Appert's method, refined over fourteen years of trial and error beginning in 1795, was elegantly simple: pack the food into thick glass containers (he favored wide-mouthed bottles), leave a little headspace, stopper them tightly with cork reinforced by wire and sealing wax, wrap the sealed jars in canvas to cushion them, and immerse them in a bath of boiling water for a length of time that varied with the food — a process that could take hours. He preserved soups, vegetables, fruits, juices, dairy, jams, and meats this way. The canvas wrap and careful sealing were practical refinements learned by failure; the wire-and-wax reinforcement kept corks from blowing under the pressure of heating.

When to use

Appert's hermetic-sealing principle is the right tool whenever you need food to be shelf-stable without refrigeration for long periods — the original driving use case being to feed armies and navies on the march, far from fresh supply. It made possible the provisioning of long sea voyages and military campaigns and, eventually, the year-round availability of seasonal foods. The choice of glass (Appert) versus metal (his successors) trades visibility and inertness against weight and breakability.

What goes wrong

Appert's own failures were instructive: under-heating left food to spoil; imperfect seals let air and microbes back in; glass shattered under thermal shock or rough handling. The deepest danger — invisible to Appert and lethal — was that his low-temperature boiling-water method could not reliably destroy the heat-resistant spores of Clostridium botulinum in low-acid foods, a gap that would cause deaths for a century until the science was understood (see The Botulism Risk in Early Canning).

Regional variations

Appert's discovery was French, born of French military need, and the French government's insistence that he publish rather than patent meant the knowledge spread immediately across Europe. Within a year the British had adapted it to the tin can (see Peter Durand and the Tin Can), and the technique diverged along national lines: France and continental Europe retained a strong tradition of glass bottling and jarred preserves (the conserve), while Britain and America industrialized the metal can.

Cultural context

The story begins with a prize. Around 1795 the French government (the Directory, the revolutionary executive) — its armies chronically losing more men to spoiled food and scurvy than to combat — offered a reward of 12,000 francs for a practical method of preserving food for troops on campaign.
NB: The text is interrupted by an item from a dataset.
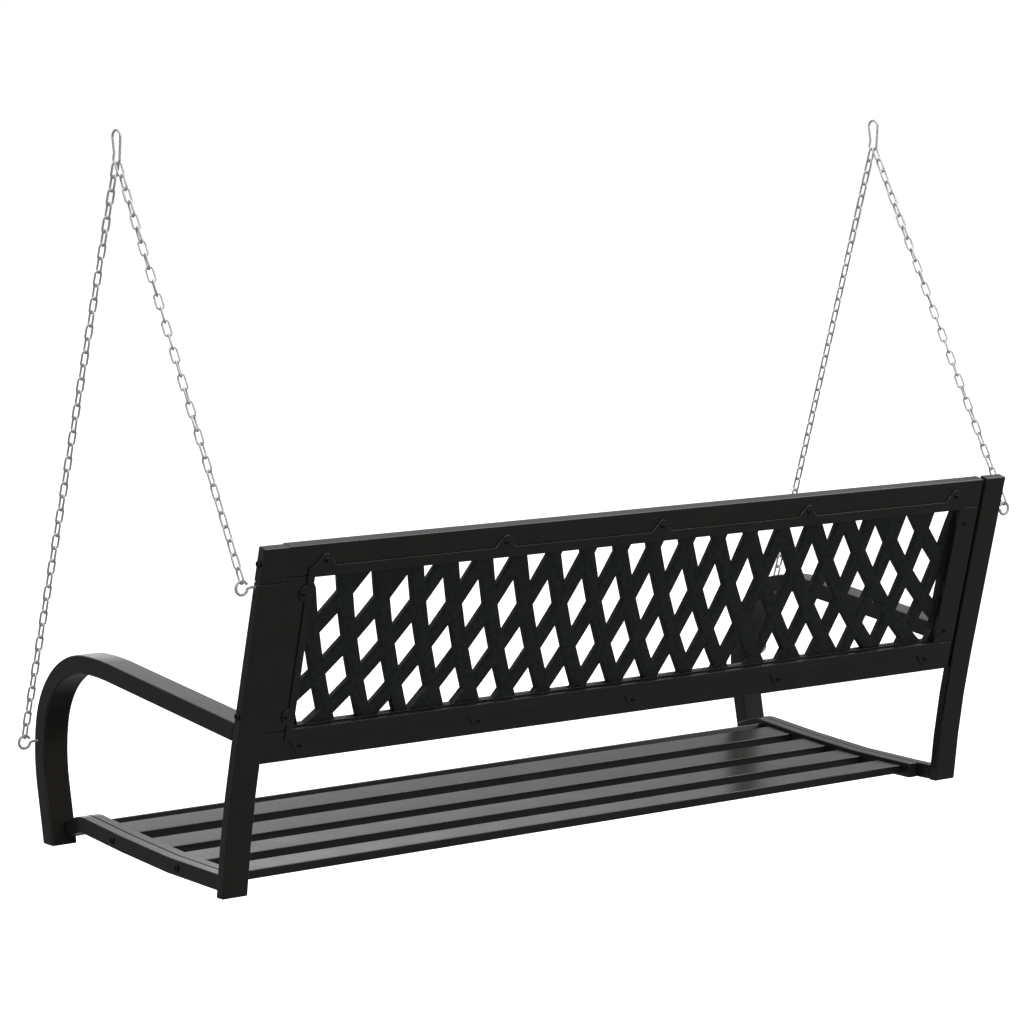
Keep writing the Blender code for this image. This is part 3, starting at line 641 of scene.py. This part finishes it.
def in_side_view(x, pairs):
    """Points at one x from their (y, z)."""
    return [Vector((x, y, z)) for y, z in pairs]


def hook_and_gate(side, sign):
    """The bent hook, and the gate that turns on a knuckle in the hook's lower end."""
    x = sign * HANG_X
    top = arc((0, HOOK_TOP_Z), HOOK_TOP_RADIUS, *HOOK_TOP_BEND)
    bottom = arc((0, HOOK_TOP_Z - HOOK_BENDS_APART), HOOK_BOTTOM_RADIUS, *HOOK_BOTTOM_BEND)
    hinge = Vector((x, GATE_HINGE[0], HOOK_TOP_Z + GATE_HINGE[1]))
    tip = Vector((x, GATE_TIP[0], HOOK_TOP_Z + GATE_TIP[1]))
    kink = hinge + (hinge - tip).normalized() * GATE_KINK_GAP
    line = [*in_side_view(x, [*top, *bottom]), kink]
    made = bmesh.new()
    open_wire(made, line, HOOK_WIRE, X_AXIS, CUT_END, CUT_END)
    add_piece(side + "_snap_hook_wire", made, "zinc_steel", "hooks", [side + "_snap_hook"])
    gate = bmesh.new()
    stations = [hinge.lerp(tip, n / GATE_STEPS) for n in range(GATE_STEPS + 1)]
    open_wire(gate, stations, HOOK_WIRE, X_AXIS, BALL_END, CUT_END)
    add_piece(side + "_gate_wire", gate, "zinc_steel", "gate_" + side, [side + "_gate"])


def eye_bolt(side, sign, end):
    """A straight shank in the tube, and a ring that stays open by a little."""
    y, z = EYES[end]
    start = OUTER_X - EYE_SHANK_INSIDE - HANG_X
    stretch = -EYE_RADIUS - EYE_NECK - start
    shank = [(start + stretch * n / EYE_SHANK_STEPS, 0) for n in range(EYE_SHANK_STEPS + 1)]
    loop = arc((0, 0), EYE_RADIUS, *EYE_BEND)
    line = [Vector((sign * (HANG_X + across), y, z + up)) for across, up in [*shank, *loop]]
    straight, bent = line[:EYE_STRAIGHT_POINTS], line[EYE_STRAIGHT_POINTS:]
    made = bmesh.new()
    open_wire(made, [*straight, *eased(bent)], EYE_ROD, Vector((0, 1, 0)))
    node = f"{side}_{end}_eye_bolt"
    add_piece(node + "_bent", made, "zinc_steel", "bench", [node])


def link_outline(long, wide):
    """A link's wire line as (along, across) from its top to its bottom and back."""
    half = wide / 2
    top = arc((half, 0), half, 90, 270, LINK_BEND_STEP)
    bottom = arc((long - half, 0), half, -90, 90, LINK_BEND_STEP)
    return [*top, *bottom]


def chain(side, sign, end):
    """Links from the hook's bottom bend to the eye bolt's ring, each through the next."""
    y, z = EYES[end]
    count = LINK_COUNTS[end]
    top = Vector((0, SWING_AXIS.y, SWING_AXIS.z))
    ring_top = Vector((0, y, z + EYE_RADIUS))
    way = (ring_top - top).normalized()
    first = HOOK_BOTTOM_RADIUS - (HOOK_WIRE + CHAIN_WIRE) / 2
    last = (ring_top - top).length + (EYE_ROD + CHAIN_WIRE) / 2
    pitch = (last - first - CHAIN_WIRE) / count
    outline = link_outline(pitch + CHAIN_WIRE, LINK_WIDE - CHAIN_WIRE)
    made = bmesh.new()
    for number in range(count):
        angle = number * LINK_TURNS[end] * radians(90) / (count - 1)
        across = Matrix.Rotation(angle, 3, way) @ X_AXIS
        start = top + way * (first + pitch * number) + X_AXIS * sign * HANG_X
        points = [start + way * along + across * aside for along, aside in outline]
        closed_wire(made, points, CHAIN_WIRE, way.cross(across))
    node = f"{side}_{end}_chain"
    add_piece(node + "_links", made, "zinc_steel", "bench", [node])


for side, sign in SIDES.items():
    hook_and_gate(side, sign)
    for end in EYES:
        eye_bolt(side, sign, end)
        chain(side, sign, end)


# ---- Floor, light and camera ----

# The floor, with the light that the camera and the object see it give off
FLOOR_Z = -1.62
FLOOR_RADIUS = 30
FLOOR_SIDES = 96
FLOOR_GLOW = 0.82
FLOOR_BOUNCE = 0.20

# The room's brightness by height, and what a white screen in front of the bench adds to it by
# how near a direction is to the screen's middle. A place of 0.5 is level or square to it.
SKY_STOPS = (
    (0.0, (0.10, 0.10, 0.10)),
    (0.46, (0.110, 0.100, 0.088)),
    (0.54, (0.135, 0.125, 0.112)),
    (0.70, (0.27, 0.27, 0.27)),
    (1.0, (0.90, 0.90, 0.90)),
)
SCREEN_WAY = (-0.415, -0.890, 0.17)
SCREEN_STOPS = (
    (0.0, (0.0, 0.0, 0.0)),
    (0.86, (0.0, 0.0, 0.0)),
    (0.970, (0.26, 0.27, 0.28)),
    (0.985, (0.58, 0.60, 0.62)),
    (0.996, (1.60, 1.64, 1.68)),
)


def emission(tree, strength):
    """White light from a surface."""
    glow = tree.nodes.new("ShaderNodeEmission")
    glow.inputs["Strength"].default_value = strength
    return glow.outputs[0]


def seen_or_lit(tree, seen, lit, target):
    """Links one shader for what the camera sees and another for what lights the object."""
    ray = tree.nodes.new("ShaderNodeLightPath")
    mix = tree.nodes.new("ShaderNodeMixShader")
    tree.links.new(ray.outputs["Is Camera Ray"], mix.inputs[0])
    tree.links.new(lit, mix.inputs[1])
    tree.links.new(seen, mix.inputs[2])
    tree.links.new(mix.outputs[0], target)


def floor_material():
    look = bpy.data.materials.new("pale_floor")
    look.use_nodes = True
    tree = look.node_tree
    shader = tree.nodes["Principled BSDF"]
    shader.inputs["Base Color"].default_value = (0.90, 0.90, 0.90, 1)
    shader.inputs["Roughness"].default_value = 0.9
    both = tree.nodes.new("ShaderNodeAddShader")
    tree.links.new(shader.outputs[0], both.inputs[0])
    tree.links.new(emission(tree, FLOOR_GLOW), both.inputs[1])
    target = tree.nodes["Material Output"].inputs["Surface"]
    seen_or_lit(tree, both.outputs[0], emission(tree, FLOOR_BOUNCE), target)
    return look


def floor():
    """A pale floor that runs into the white of the studio, too bright to show a shadow."""
    made = bmesh.new()
    bmesh.ops.create_circle(made, cap_ends=True, segments=FLOOR_SIDES, radius=FLOOR_RADIUS)
    data = bpy.data.meshes.new("floor")
    made.to_mesh(data)
    made.free()
    data.materials.append(floor_material())
    ground = bpy.data.objects.new("floor", data)
    ground.location.z = FLOOR_Z
    bpy.context.scene.collection.objects.link(ground)
    ground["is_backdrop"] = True


def softbox(name, spot, target, size, power):
    """A rectangular light at a spot that faces a target."""
    light = bpy.data.lights.new(name, "AREA")
    light.shape = "RECTANGLE"
    light.size, light.size_y = size
    light.energy = power
    lamp = bpy.data.objects.new(name, light)
    lamp.location = spot
    lamp.rotation_euler = (Vector(target) - Vector(spot)).to_track_quat("-Z", "Y").to_euler()
    bpy.context.scene.collection.objects.link(lamp)


def brightness_along(tree, toward, stops):
    """A colour by how near a direction is to another one."""
    way = tree.nodes.new("ShaderNodeTexCoord")
    share = tree.nodes.new("ShaderNodeVectorMath")
    share.operation = "DOT_PRODUCT"
    share.inputs[1].default_value = toward
    tree.links.new(way.outputs["Generated"], share.inputs[0])
    rise = tree.nodes.new("ShaderNodeMapRange")
    rise.inputs["From Min"].default_value = -1.0
    tree.links.new(share.outputs["Value"], rise.inputs[0])
    ramp = tree.nodes.new("ShaderNodeValToRGB")
    tree.links.new(rise.outputs[0], ramp.inputs["Fac"])
    elements = ramp.color_ramp.elements
    while len(elements) < len(stops):
        elements.new(0.5)
    for element, (at, colour) in zip(elements, stops):
        element.position = at
        element.color = (*colour, 1)
    return ramp.outputs["Color"]


def studio_world():
    """White behind the object, and around it a room that is bright in front of the bench and
    above it and dim behind the camera."""
    world = bpy.data.worlds.new("studio")
    bpy.context.scene.world = world
    world.use_nodes = True
    tree = world.node_tree
    total = tree.nodes.new("ShaderNodeMix")
    total.data_type = "RGBA"
    total.blend_type = "ADD"
    total.inputs[0].default_value = 1.0
    tree.links.new(brightness_along(tree, (0, 0, 1), SKY_STOPS), total.inputs[6])
    tree.links.new(brightness_along(tree, SCREEN_WAY, SCREEN_STOPS), total.inputs[7])
    room = tree.nodes["Background"]
    tree.links.new(total.outputs[2], room.inputs["Color"])
    seen = tree.nodes.new("ShaderNodeBackground")
    seen.inputs["Color"].default_value = (1, 1, 1, 1)
    target = tree.nodes["World Output"].inputs["Surface"]
    seen_or_lit(tree, seen.outputs[0], room.outputs[0], target)


floor()
studio_world()
softbox("overhead", spot=(0.2, 0.9, 2.4), target=(0, 0, -0.8), size=(3.4, 2.0), power=58)
softbox("behind_camera", spot=(5.0, 6.4, 1.4), target=(0, 0, -0.6), size=(2.2, 2.2), power=36)
softbox("edges", spot=(-2.6, 0.2, 2.4), target=(0, 0.3, -0.8), size=(2.4, 2.6), power=66)
softbox("far_side", spot=(-4.6, 2.6, 1.0), target=(0, 0.2, -0.8), size=(1.4, 2.2), power=26)

bpy.context.scene.view_settings.view_transform = "Standard"

camera_data = bpy.data.cameras.new("camera")
camera_data.sensor_width = 36
camera_data.lens = 130.14
camera_data.shift_y = -0.15
camera_data.clip_end = 100
camera = bpy.data.objects.new("camera", camera_data)
camera.location = (3.8382, 4.8184, 0.0968)
camera.rotation_euler = (radians(90 - 4.494), 0, radians(141.664))
bpy.context.scene.collection.objects.link(camera)
bpy.context.scene.camera = camera

sizes = {
    "cad": [[float(value) for value in corner] for corner in cad_box],
    "visual": [[float(value) for value in corner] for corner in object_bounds()],
}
The prize is popularly attributed to Napoleon and his maxim that "an army marches on its stomach," but Napoleon did not take power until 1799; the offer predates his rule, even if his later campaigns made it urgent. Appert worked at it for fourteen years, opened what is often called the world's first cannery at Massy south of Paris, presented his preserved foods to the government, and in 1810 was awarded the 12,000 francs on the condition that he publish — which he did that year as L'Art de conserver, pendant plusieurs années, toutes les substances animales et végétales ("The Art of Preserving, for Several Years, All Animal and Vegetable Substances"), the first modern food-preservation manual. His success was bittersweet: his factory at Massy was destroyed by invading Allied armies in 1814, and he struggled financially for the rest of his life despite his world-changing contribution. Because he gave the method to the world freely, the canning industry grew rich while its inventor did not.